Personal information
- Born: 1944 (age 80–81) Taumarunui, New Zealand
- Basketball career

Career history

As a coach:
- 1980–1983: New Zealand under-20
- 1984–1987: New Zealand (assistant)
- 1988–2000: New Zealand
- 1989–1995: Canterbury Rams
- 1996–1997: Hawke's Bay Hawks
- 2015–?: Wales

= Keith Mair =

New Zealand basketball coach and administrator

Alexander Keith Robertson Mair is a New Zealand basketball coach and administrator. He was head coach of the New Zealand men's national basketball team from 1988 to 2000.

==Biography==
Mair was born in Taumarunui in 1944, and grew up there. After leaving school, he studied accountancy at Victoria University of Wellington, and later became a teacher at Timaru Boys' High School. After suffering a knee injury when he was 25 years old, Mair took up basketball coaching. He coached the Timaru Boys' High School team to the national secondary schools championship title in 1981.

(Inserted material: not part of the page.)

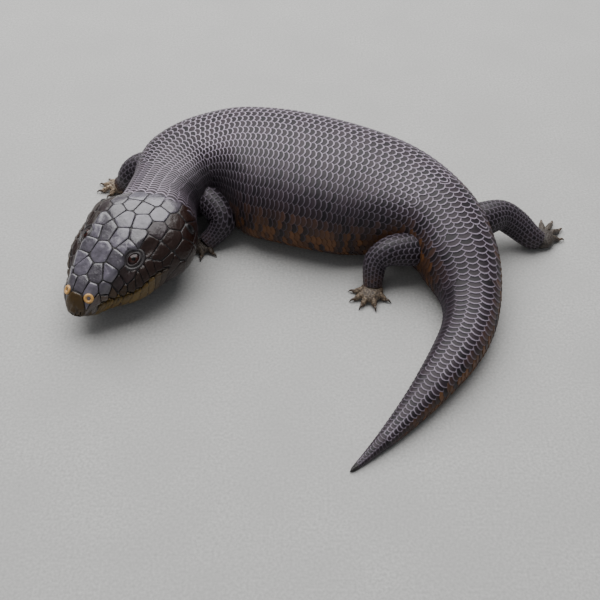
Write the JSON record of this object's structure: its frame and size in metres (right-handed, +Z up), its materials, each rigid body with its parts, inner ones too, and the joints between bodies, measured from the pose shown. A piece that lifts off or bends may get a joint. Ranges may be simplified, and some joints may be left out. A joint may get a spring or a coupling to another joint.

In 1980, Mair was appointed coach of the New Zealand under-20 team, before becoming assistant coach of the national men's side, the Tall Blacks, in 1984. He was promoted to head coach of the national team in 1988, and held the role for 13 years. During his tenure, the Tall Blacks achieved their first servies win against England in 1990, and series wins against Japan (1990 and 1994), South Korea (1996) and England (2000). He coached the Tall Blacks to win the William Jones Cup in 2000, and also took them to the 2000 Olympic Games, the first Olympics appearance by the New Zealand basketball team.

Mair coached the Canterbury Rams between 1989 and 1995, followed by two seasons as coach of the Hawke's Bay Hawks. He served 18 years as a board member of Basketball New Zealand.

Mair moved to Britain in 2003, becoming chief executive of Basketball England for the next 10 years. He was also a director of the British Basketball Federation and a member of the Finance Commission of FIBA Europe. He was appointed head coach of the Wales men's national basketball team in 2015, and is chair of Basketball Wales.

In the 2015 Queen's Birthday Honours, Mair was appointed an Officer of the New Zealand Order of Merit, for services to basketball.